Goodman died at a hospice in Kent, England, surrounded by his family, according to the BBC.
“He retained his sense of humor during his illness and dealt with it with great dignity,” Gill said. “He was always a true gentleman. He loved his work and never took anything for granted.”
While Goodman became familiar to Americans as a judge on ‘DWTS,’ he was a successful professional dancer before he became a head judge on the British version of the show called “Strictly Come Dancing.” He was on “Strictly” for 12 years from its launch on the BBC in 2004.
The shows pair celebrities with dance instructors, and each week the duos perform a dance and are judged on their performances.
Goodman announced his retirement from ‘DWTS’ in November, according to The Associated Press.
“Doing a live show you have to be at the top of your game and quick to react. And as one gets older, then things start to get more challenging,” he told People. “I haven’t fallen asleep or started dribbling yet on the show, so I thought it’s best to go before I start to do so!”

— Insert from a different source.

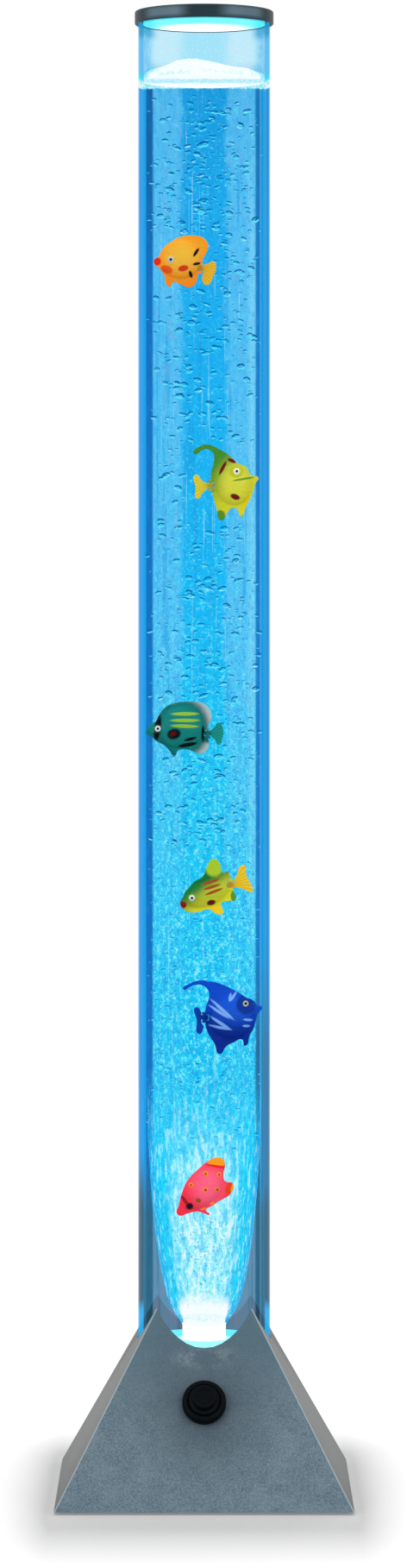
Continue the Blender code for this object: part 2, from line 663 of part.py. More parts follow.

Tributes to Goodman came in from coworkers and fans, alike.
British broadcaster Esther Rantzen said Goodman was firm but always “a gentleman.”
“One of the reasons he succeeded so well in the States is that he was quintessentially British,” Rantzen said. “He was firm but fair, funny but a gentleman and I hope the nation will adopt his favorite expostulation of ‘pickle me walnuts.’”
Former judge Bruno Tonioli shared a picture of the two of them together, declaring: “There will never be anyone like you. You will always be my perfect 10.”
Piers Morgan called Goodman a “quintessential Londoner and a top bloke.”
Goodman is survived by his wife, a son and two grandchildren.